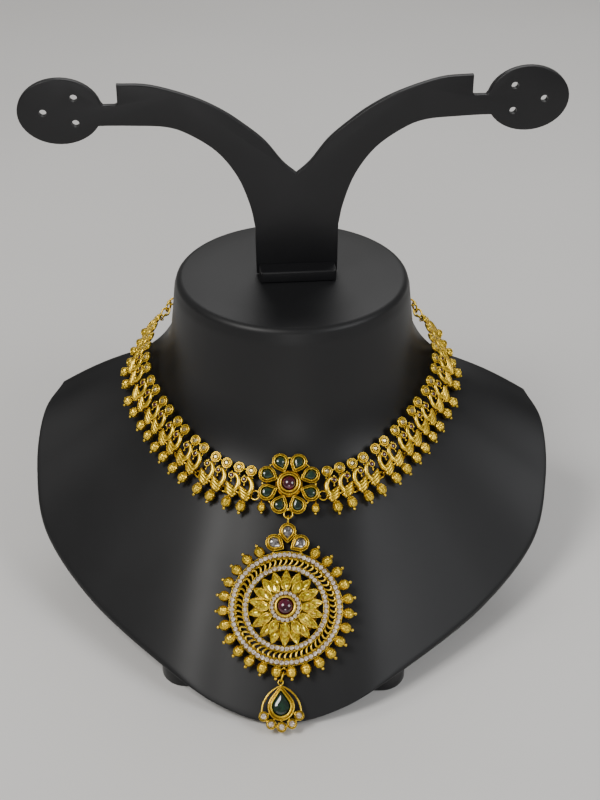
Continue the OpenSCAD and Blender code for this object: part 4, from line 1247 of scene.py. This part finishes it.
# Name, place, size, power and colour of each light. All look at the bust.
LIGHTS = (("key", (-0.6, -0.55, 1.1), (0.45, 0.45), 10, (1, 0.985, 0.96)),
          ("fill", (0.85, -0.5, 0.8), (0.5, 0.5), 5, (0.97, 0.98, 1)),
          ("front", (0.05, -1.3, 0.3), (0.3, 0.3), 2, (1, 1, 1)),
          ("back", (0.1, 0.8, 0.9), (0.9, 0.4), 4, (1, 1, 1)))
LIGHT_AIM = Vector((0, -0.05, 0.09))
AMBIENT, AMBIENT_STRENGTH = (1, 0.98, 0.95), 0.25
# Camera: angles in degrees, distance from its target, focal length in pixels of the picture.
CAMERA_SIDE, CAMERA_UP, CAMERA_AWAY = 1.8, 33, 560
CAMERA_TARGET = (4.6, -38.9, 85.3)
FOCAL, PICTURE_H, SENSOR_H = 1347, 800, 24


def build_stage():
    """A plain pale floor."""
    w = FLOOR_HALF
    corners = [(-w, -w, 0), (w, -w, 0), (w, w, 0), (-w, w, 0)]
    mesh = Shape().add((corners, [(0, 1, 2, 3)]), soft=False).mesh("floor")
    m, nt, b = new_material("pale_floor")
    tone = ramp(nt, noise(nt, 3, 2, 0.5), (0.3, (0.70, 0.69, 0.675)), (0.7, (0.74, 0.73, 0.715)))
    fill(nt, b, Base_Color=tone, Roughness=0.85)
    mesh.materials.append(m)
    new_object("floor", mesh)


def build_lights():
    for name, at, size, power, color in LIGHTS:
        data = bpy.data.lights.new(name, "AREA")
        data.shape = "RECTANGLE"
        data.size, data.size_y = size
        data.energy = power
        data.color = color
        o = new_object(name, data)
        o.location = at
        o.rotation_euler = (Vector(at) - LIGHT_AIM).to_track_quat("Z", "Y").to_euler()
    world = bpy.data.worlds.new("studio")
    bpy.context.scene.world = world
    world.use_nodes = True
    bg = world.node_tree.nodes["Background"]
    bg.inputs["Color"].default_value = (*AMBIENT, 1)
    bg.inputs["Strength"].default_value = AMBIENT_STRENGTH


def build_camera():
    """The photograph's view."""
    side, lift = radians(CAMERA_SIDE), radians(CAMERA_UP)
    back = vec(sin(side) * cos(lift), -cos(side) * cos(lift), sin(lift))
    right = vec(cos(side), sin(side), 0)
    m = np.eye(4)
    m[:3, 0], m[:3, 1], m[:3, 2] = right, np.cross(back, right), back
    m[:3, 3] = (CAMERA_TARGET + back * CAMERA_AWAY) * MM
    data = bpy.data.cameras.new("camera")
    data.sensor_fit = "VERTICAL"
    data.sensor_height = SENSOR_H
    data.lens = SENSOR_H * FOCAL / PICTURE_H
    data.clip_start = 0.01
    cam = new_object("camera", data)
    cam.matrix_world = Matrix(m.tolist())
    bpy.context.scene.camera = cam


build_bust()
build_base()
build_stand()
build_links()
build_joining_rings()
build_flower()
build_pendant()
build_drop()
build_chain()
build_stage()
build_lights()
build_camera()
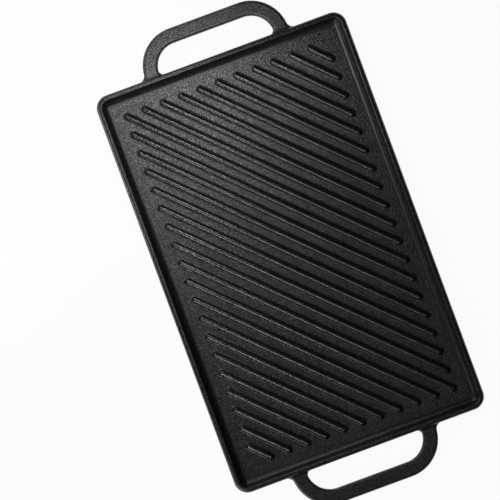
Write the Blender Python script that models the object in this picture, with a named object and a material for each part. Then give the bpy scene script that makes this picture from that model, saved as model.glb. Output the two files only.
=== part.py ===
"""Cast iron grill plate: ribbed grill face on top, smooth face underneath, a loop handle at each end.

Metres, +Z up. The plate lies along X with its ribbed face up. The origin is under its centre,
on the surface that the lower edge of the rim rests on. The real plate is one casting: the
objects here are its natural regions, which meet with a small seam gap.
"""
import bmesh
import bpy
from math import atan2, cos, pi, radians, sin, sqrt, tan
from mathutils import Matrix, Vector

MM = 0.001

# Plate outline, without the handles
PLATE_LENGTH = 425.4 * MM
PLATE_WIDTH = 267.0 * MM
CORNER_RADIUS = 14.0 * MM
MIN_CORNER_RADIUS = 1.0 * MM

# Heights, from the surface that the plate rests on
FLAT_SIDE_DEPTH = 5.0 * MM
WEB_THICKNESS = 5.0 * MM
RIB_SIDE_DEPTH = 8.5 * MM
RIM_HEIGHT = FLAT_SIDE_DEPTH + WEB_THICKNESS + RIB_SIDE_DEPTH
FLOOR_HEIGHT = FLAT_SIDE_DEPTH + WEB_THICKNESS

# Rim section: rounded outer edge, flat land, drafted inner wall, fillet to the floor
RIM_EDGE_ROUND = 4.2 * MM
RIM_LAND = 0.5 * MM
RIM_INNER_ROUND = 0.8 * MM
RIM_DRAFT = radians(25.0)
FLOOR_FILLET = 6.5 * MM
RIM_FLOOR_STRIP = 0.4 * MM

# Grill ribs, at 45 degrees across the plate
RIB_PITCH = 13.9 * MM
RIB_HEIGHT = 3.8 * MM
RIB_CROWN_RADIUS = 2.5 * MM
RIB_DRAFT = radians(25.0)
RIB_END_MARGIN = 9.9 * MM
RIB_ROOT_DEPTH = 1.0 * MM
RIB_SHORTEST = 12.0 * MM

# Loop handles
HANDLE_REACH = 41.3 * MM
HANDLE_SPAN = 153.4 * MM
HANDLE_CORNER_RADIUS = 39.5 * MM
HANDLE_BAR_WIDTH = 15.3 * MM
HANDLE_THICKNESS = 10.0 * MM
HANDLE_EDGE_ROUND = 3.0 * MM
HANDLE_OUTER_FILLET = 7.0 * MM
HANDLE_INNER_FILLET = 4.8 * MM
LUG_LENGTH = 8.0 * MM
LUG_ROOT_DEPTH = RIM_EDGE_ROUND + RIM_LAND / 2
FILLET_SINK = 0.15 * MM

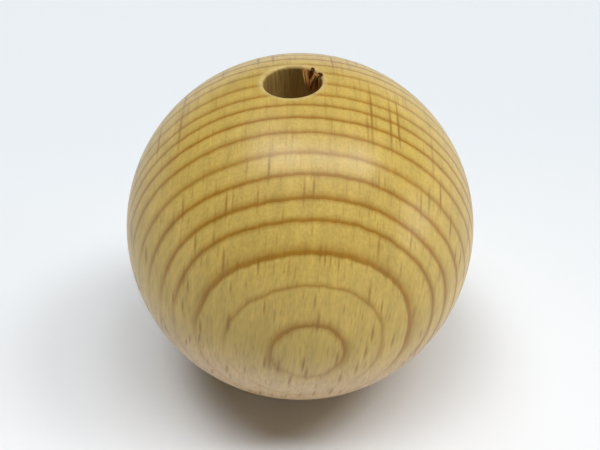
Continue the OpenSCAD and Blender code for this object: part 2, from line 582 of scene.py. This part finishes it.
# Turn and depth below the crest of a strip's root and tip, and how far its middle bows in
for root_turn, root_deep, tip_turn, tip_deep, bow in (
    (63, 0.25 * MM, 52, 2.6 * MM, 0.6 * MM),
    (33, 0.35 * MM, 49, 2.9 * MM, 0.8 * MM),
):
    ends = []
    for turn_degrees, deep, from_axis in (
        (root_turn, root_deep, bore_d / 2 + root_hold),
        ((root_turn + tip_turn) / 2, (root_deep + tip_deep) / 2, bore_d / 2 - bow),
        (tip_turn, tip_deep, bore_d / 2 - bow / 2),
    ):
        angle = math.radians(turn_degrees)
        ends.append((from_axis * math.cos(angle), from_axis * math.sin(angle), crest_z - deep))
    bent = add(
        hanging, "GeometryNodeCurveQuadraticBezier",
        {"Resolution": 12, "Start": ends[0], "Middle": ends[1], "End": ends[2]},
    )
    copies = add(
        hanging, "GeometryNodeDuplicateElements",
        {"Geometry": bent, "Amount": hung["Splinters in a strip"]}, domain="SPLINE",
    )
    seed = add(hanging, "ShaderNodeMath", {0: hung["Seed"], 1: root_turn}, operation="ADD")
    scatter = add(
        hanging, "FunctionNodeRandomValue",
        {"Min": lowest, "Max": highest, "ID": copies.outputs["Duplicate Index"], "Seed": seed},
        data_type="FLOAT_VECTOR",
    )
    spread_out = add(hanging, "GeometryNodeSetPosition", {"Geometry": copies, "Offset": scatter})
    splinters = add(
        hanging, "GeometryNodeCurveToMesh",
        {"Curve": spread_out, "Profile Curve": section.outputs[0], "Scale": taper,
         "Fill Caps": True},
    )
    hanging.links.new(splinters.outputs[0], strips.inputs[0])
strips_real = add(hanging, "GeometryNodeRealizeInstances", {"Geometry": strips})
strips_dressed = add(
    hanging, "GeometryNodeSetMaterial", {"Geometry": strips_real, "Material": hung["Wood"]}
)
add(hanging, "NodeGroupOutput", {0: strips_dressed})
torn_fibres = plain_mesh("torn_fibres", hanging, splinter_ids)
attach(torn_fibres, "root")


# The table that the bead stands on: one flat sheet of smooth matt card, white in front
# and turning a cool pale grey behind the bead, which is a painted fall-off of the light.
table_half = 1.5
card_front = -32 * MM
card_back = 60 * MM
front_colour = linear("#fafcff")
shaded_back_colour = linear("#edf3f7")
corners = ((-1, -1), (1, -1), (1, 1), (-1, 1))
floor_mesh = bpy.data.meshes.new("floor")
floor_mesh.from_pydata(
    [(table_half * x, table_half * y, -crest_z) for x, y in corners], [], [(0, 1, 2, 3)]
)
floor = bpy.data.objects.new("floor", floor_mesh)
bpy.context.collection.objects.link(floor)
table = bpy.data.materials.new("matt_card")
table.use_nodes = True
card = table.node_tree
card_surface = card.nodes["Principled BSDF"]
card_surface.inputs["Roughness"].default_value = 0.8
card_surface.inputs["Specular IOR Level"].default_value = 0.1
card_place = add(card, "ShaderNodeTexCoord").outputs["Object"]
card_axes = add(card, "ShaderNodeSeparateXYZ", {0: card_place})
backwards = add(
    card, "ShaderNodeMapRange",
    {0: card_axes.outputs[1], "From Min": card_front, "From Max": card_back},
)
# White in front, then painted shade: cooler and greyer towards the back
card_tone_and_shade = add(
    card, "ShaderNodeMix", {0: backwards, 6: front_colour, 7: shaded_back_colour}, data_type="RGBA"
)
card.links.new(card_tone_and_shade.outputs[2], card_surface.inputs["Base Color"])
floor_mesh.materials.append(table)

# A long lamp overhead, made of discs side by side, and a window on the right. The walls
# of the room are white up to 14 degrees above the table, where they are seen straight on
# or in a gloss, and the room itself gives hardly any light.
wall_top = math.sin(math.radians(14))
wall_fades_from = math.sin(math.radians(10))
wall_colour = linear("#eff3f6")
room_glow = 0.01
world = bpy.data.worlds.new("soft_studio")
bpy.context.scene.world = world
world.use_nodes = True
room = world.node_tree
light_path = add(room, "ShaderNodeLightPath").outputs
mirrored = add(
    room, "ShaderNodeMath", {0: light_path["Is Glossy Ray"], 1: light_path["Is Transmission Ray"]},
    operation="MAXIMUM",
)
seen = add(
    room, "ShaderNodeMath", {0: light_path["Is Camera Ray"], 1: mirrored}, operation="MAXIMUM"
)
towards = add(room, "ShaderNodeTexCoord").outputs["Generated"]
above = add(room, "ShaderNodeSeparateXYZ", {0: towards}).outputs[2]
wall_share = add(
    room, "ShaderNodeMapRange",
    {0: above, "From Min": wall_fades_from, "From Max": wall_top, "To Min": 1.0, "To Max": 0.0},
)
wall_seen = add(room, "ShaderNodeMath", {0: seen, 1: wall_share}, operation="MULTIPLY")
room_light = add(room, "ShaderNodeMapRange", {0: wall_seen, "To Min": room_glow})
room.nodes["Background"].inputs["Color"].default_value = wall_colour
room.links.new(room_light.outputs[0], room.nodes["Background"].inputs["Strength"])

# Turn from +X, height above the table, width, all in degrees, then strength
for name, turn, height, width, strength in (
    ("overhead_back", 130, 65, 20, 0.06),
    ("overhead_far_left", 180, 72, 20, 0.15),
    ("overhead_left", 200, 81, 20, 0.16),
    ("overhead", -80, 85, 20, 0.165),
    ("overhead_right", -18, 72, 18, 0.215),
    ("window_high", -4, 54, 18, 0.27),
    ("window_low", -10, 8, 24, 0.16),
):
    lamp = bpy.data.lights.new(name, "SUN")
    lamp.angle = math.radians(width)
    lamp.energy = math.pi * strength
    light = bpy.data.objects.new(name, lamp)
    around = math.radians(turn)
    up = math.radians(height)
    shines_from = Vector(
        (math.cos(around) * math.cos(up), math.sin(around) * math.cos(up), math.sin(up))
    )
    light.rotation_euler = shines_from.to_track_quat("Z", "Y").to_euler()
    bpy.context.collection.objects.link(light)

# A camera with a 51 mm lens on a 36 mm sensor, close to the bead and well above it, tilted
# a few degrees.
camera_far = 125 * MM
camera_height = math.radians(40.8)
camera_roll = math.radians(-3)
camera_lens = 50.97
sensor_width = 36
aim = Vector((0, 0, 0.25 * MM))
camera = bpy.data.objects.new("camera", bpy.data.cameras.new("camera"))
camera.data.sensor_width = sensor_width
camera.data.lens = camera_lens
camera.data.clip_start = 0.005
camera.data.clip_end = 10
away = Vector((0, -math.cos(camera_height), math.sin(camera_height))) * camera_far
facing = (aim - away).to_track_quat("-Z", "Y").to_matrix().to_4x4()
camera.matrix_world = Matrix.Translation(away) @ facing @ Matrix.Rotation(camera_roll, 4, "Z")
bpy.context.collection.objects.link(camera)
bpy.context.scene.camera = camera
bpy.context.scene.view_settings.view_transform = "Standard"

=== Request ===
State how many lines above contain the string "code", with no other words.

=== Task answer ===
2